Damit zog Höfl-Riesch mit der großen Katja Seizinger gleich. Und auch auf Kjetil Andre Aamodt und Janica Kostelic, die beiden erfolgreichsten Alpinen aller Zeiten, fehlt nur noch eine Goldene. "Das war wie ein Märchen aus dem Bilderbuch", so die 29-Jährige, der man die Erleichterung deutlich anmerkte.

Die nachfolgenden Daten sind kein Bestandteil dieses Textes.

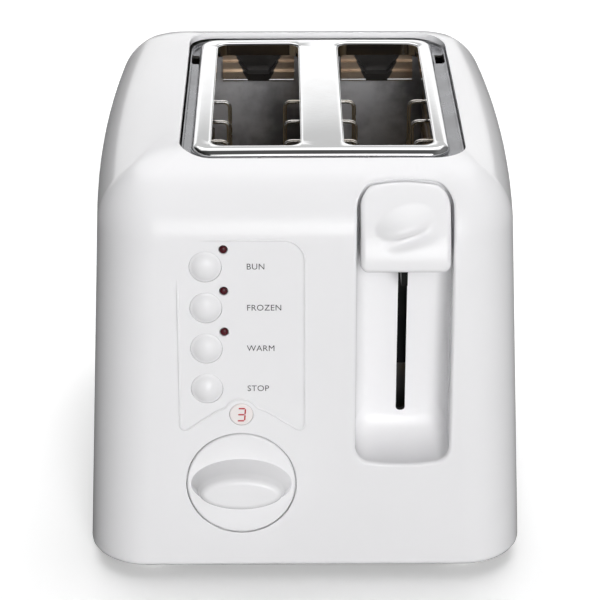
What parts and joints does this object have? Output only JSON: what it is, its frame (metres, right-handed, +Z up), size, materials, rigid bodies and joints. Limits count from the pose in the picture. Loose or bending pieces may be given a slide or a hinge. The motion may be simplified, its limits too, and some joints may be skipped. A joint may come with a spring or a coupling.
{
  "type": "pop up toaster",
  "caption": "Glossy white pop-up toaster with chrome-rimmed bread slots, push-down lever in a front recess, browning knob, push buttons, digit display and a rear crumb tray.",
  "frame": {"origin": "on the table, under the middle of the whole toaster's bounding box", "axes": "+Z up; the controls face -Y; +Y runs to the back, where the crumb tray pulls out; +X is to the right seen from the controls' side"},
  "size_m": [0.1948, 0.2534, 0.184],
  "materials": {
    "back_left_base_screw": "aluminised sheet steel",
    "back_left_foot": "light grey moulded plastic",
    "back_right_base_screw": "aluminised sheet steel",
    "back_right_foot": "light grey moulded plastic",
    "bagel_button": "moulded glossy white plastic",
    "bagel_lamp": "dark red lens",
    "bagel_switch": "black moulded plastic",
    "base_plate": "off-white textured plastic",
    "browning_control": "black moulded plastic",
    "browning_knob": "moulded glossy white plastic",
    "cancel_button": "moulded glossy white plastic",
    "cancel_switch": "black moulded plastic",
    "carriage_bracket": "aluminised sheet steel",
    "carriage_bush": "black moulded plastic",
    "carriage_spring": "bright drawn wire",
    "centre_heating_wire": "dull resistance wire",
    "centre_mica_board": "pressed mica sheet",
    "chassis_front_plate": "aluminised sheet steel",
    "chassis_rear_plate": "aluminised sheet steel",
    "control_board": "green circuit board",
    "cord_bush": "light grey moulded plastic",
    "crumb_tray": "aluminised sheet steel",
    "defrost_button": "moulded glossy white plastic",
    "defrost_lamp": "dark red lens",
    "defrost_switch": "black moulded plastic",
    "digit_module": "black moulded plastic",
    "display_lens": "clear display lens",
    "front_left_base_screw": "aluminised sheet steel",
    "front_left_foot": "light grey moulded plastic",
    "front_right_base_screw": "aluminised sheet steel",
    "front_right_foot": "light grey moulded plastic",
    "guide_rod": "bright drawn wire",
    "housing": "moulded glossy white plastic",
    "knob_shaft": "bright drawn wire",
    "left_bread_rack": "bright drawn wire",
    "left_bread_stop": "aluminised sheet steel",
    "left_heat_shield": "aluminised sheet steel",
    "left_heating_wire": "dull resistance wire",
    "left_mica_board": "pressed mica sheet",
    "left_slot_left_guard": "bright drawn wire",
    "left_slot_right_guard": "bright drawn wire",
    "lever_knob": "moulded glossy white plastic",
    "magnet_coil": "copper winding",
    "magnet_core": "aluminised sheet steel",
    "magnet_keeper": "aluminised sheet steel",
    "power_board": "green circuit board",
    "reheat_button": "moulded glossy white plastic",
    "reheat_lamp": "dark red lens",
    "reheat_switch": "black moulded plastic",
    "right_bread_rack": "bright drawn wire",
    "right_bread_stop": "aluminised sheet steel",
    "right_heat_shield": "aluminised sheet steel",
    "right_heating_wire": "dull resistance wire",
    "right_mica_board": "pressed mica sheet",
    "right_slot_left_guard": "bright drawn wire",
    "right_slot_right_guard": "bright drawn wire",
    "terminal_block": "black moulded plastic",
    "top_bezel": "polished chrome plate",
    "transformer": "black moulded plastic",
    "tray_handle": "moulded glossy white plastic"
  },
  "bodies": {
    "toaster": {"back_left_base_screw": "back_left_base_screw", "back_left_foot": "back_left_foot", "back_right_base_screw": "back_right_base_screw", "back_right_foot": "back_right_foot", "bagel_lamp": "bagel_lamp", "bagel_switch": "bagel_switch", "base_plate": "base_plate", "browning_control": "browning_control", "cancel_switch": "cancel_switch", "carriage_spring": "carriage_spring", "centre_heating_wire": "centre_heating_wire", "centre_mica_board": "centre_mica_board", "chassis_front_plate": "chassis_front_plate", "chassis_rear_plate": "chassis_rear_plate", "control_board": "control_board", "cord_bush": "cord_bush", "defrost_lamp": "defrost_lamp", "defrost_switch": "defrost_switch", "digit_module": "digit_module", "display_lens": "display_lens", "front_left_base_screw": "front_left_base_screw", "front_left_foot": "front_left_foot", "front_right_base_screw": "front_right_base_screw", "front_right_foot": "front_right_foot", "guide_rod": "guide_rod", "housing": "housing", "left_bread_stop": "left_bread_stop", "left_heat_shield": "left_heat_shield", "left_heating_wire": "left_heating_wire", "left_mica_board": "left_mica_board", "magnet_coil": "magnet_coil", "magnet_core": "magnet_core", "power_board": "power_board", "reheat_lamp": "reheat_lamp", "reheat_switch": "reheat_switch", "right_bread_stop": "right_bread_stop", "right_heat_shield": "right_heat_shield", "right_heating_wire": "right_heating_wire", "right_mica_board": "right_mica_board", "terminal_block": "terminal_block", "top_bezel": "top_bezel", "transformer": "transformer"},
    "carriage": {"carriage_bracket": "carriage_bracket", "carriage_bush": "carriage_bush", "magnet_keeper": "magnet_keeper", "left_bread_rack": "left_bread_rack", "right_bread_rack": "right_bread_rack", "lever_knob": "lever_knob"},
    "browning_knob": {"browning_knob": "browning_knob", "knob_shaft": "knob_shaft"},
    "crumb_tray": {"crumb_tray": "crumb_tray", "tray_handle": "tray_handle"},
    "bagel_button": {"bagel_button": "bagel_button"},
    "defrost_button": {"defrost_button": "defrost_button"},
    "reheat_button": {"reheat_button": "reheat_button"},
    "cancel_button": {"cancel_button": "cancel_button"},
    "left_slot_left_guard": {"left_slot_left_guard": "left_slot_left_guard"},
    "left_slot_right_guard": {"left_slot_right_guard": "left_slot_right_guard"},
    "right_slot_left_guard": {"right_slot_left_guard": "right_slot_left_guard"},
    "right_slot_right_guard": {"right_slot_right_guard": "right_slot_right_guard"}
  },
  "joints": [
    {"name": "lever_slide", "type": "slide", "parent": "toaster", "child": "carriage", "axis": [0, 0, 1], "range_m": [-0.063, 0], "stiffness_N_per_m": 60, "springref_m": 0.06, "deforming": ["carriage_spring"]},
    {"name": "browning_turn", "type": "hinge", "parent": "toaster", "child": "browning_knob", "pos_m": [-0.0275, -0.11495, 0.0453], "axis": [0, 0.9981, -0.0611], "range_deg": [-80, 160]},
    {"name": "bagel_press", "type": "slide", "parent": "toaster", "child": "bagel_button", "axis": [0, 0.9981, -0.0611], "range_m": [0, 0.0015], "stiffness_N_per_m": 400, "springref_m": -0.001},
    {"name": "defrost_press", "type": "slide", "parent": "toaster", "child": "defrost_button", "axis": [0, 0.9981, -0.0611], "range_m": [0, 0.0015], "stiffness_N_per_m": 400, "springref_m": -0.001},
    {"name": "reheat_press", "type": "slide", "parent": "toaster", "child": "reheat_button", "axis": [0, 0.9981, -0.0611], "range_m": [0, 0.0015], "stiffness_N_per_m": 400, "springref_m": -0.001},
    {"name": "cancel_press", "type": "slide", "parent": "toaster", "child": "cancel_button", "axis": [0, 0.9981, -0.0611], "range_m": [0, 0.0015], "stiffness_N_per_m": 400, "springref_m": -0.001},
    {"name": "tray_slide", "type": "slide", "parent": "toaster", "child": "crumb_tray", "axis": [0, 1, 0], "range_m": [0, 0.165]},
    {"name": "left_slot_left_guard_swing", "type": "hinge", "parent": "toaster", "child": "left_slot_left_guard", "pos_m": [-0.0332, -0.00071, 0.031], "axis": [0, 1, 0], "range_deg": [0, 2.2]},
    {"name": "left_slot_right_guard_swing", "type": "hinge", "parent": "toaster", "child": "left_slot_right_guard", "pos_m": [-0.0082, -0.00071, 0.031], "axis": [0, 1, 0], "range_deg": [-2.2, 0]},
    {"name": "right_slot_left_guard_swing", "type": "hinge", "parent": "toaster", "child": "right_slot_left_guard", "pos_m": [0.0232, -0.00071, 0.031], "axis": [0, 1, 0], "range_deg": [0, 2.2]},
    {"name": "right_slot_right_guard_swing", "type": "hinge", "parent": "toaster", "child": "right_slot_right_guard", "pos_m": [0.0482, -0.00071, 0.031], "axis": [0, 1, 0], "range_deg": [-2.2, 0]}
  ],
  "couplings": [
    {"joint": "left_slot_left_guard_swing", "follows": "lever_slide", "rad_per_m": -0.59563},
    {"joint": "left_slot_right_guard_swing", "follows": "lever_slide", "rad_per_m": 0.59563},
    {"joint": "right_slot_left_guard_swing", "follows": "lever_slide", "rad_per_m": -0.59563},
    {"joint": "right_slot_right_guard_swing", "follows": "lever_slide", "rad_per_m": 0.59563}
  ]
}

Es blieb leider die einzige Medaille am Montag. Simon Schempp kämpfte sich in der Biathlon-Verfolgung zwar stark nach vorne, verballerte aber ausgerechnet den 20. Schuss - nach 19 Treffern in Folge. "Ich habe gedacht, dass ich ihn getroffen habe, es war ganz knapp. Natürlich bin ich enttäuscht, weil ich so nah dran war", sagte Schempp, der beim Sieg von Martin Fourcade Sechster wurde.
Dafür könnte der vierte Tag (6.30 Uhr im LIVE-TICKER) für einen wahren Medaillenregen sorgen. Rodel-Gold durch Natalie Geisenberger ist eh bereits so gut wie fix. Im Eisschnelllauf hoffen wir zudem auf Jenny Wolf über 500 Meter, im Langlauf-Sprint könnte dank Denise Herrmann und Josef Wenzl auch was gehen. Slopestyle-Schnuckelchen Lisa Zimmermann und Skispringern Carina Vogt hegen ebenfalls Ambitionen aufs Podium. Und vielleicht erinnern sich die DSV-Jägerinnen in der Verfolgung ja auch noch an die erfolgreiche deutsche Biathlon-Historie. Aus internationaler Sicht blickt natürlich jeder auf das Halfpipe-Finale mit US-Superstar Shaun White.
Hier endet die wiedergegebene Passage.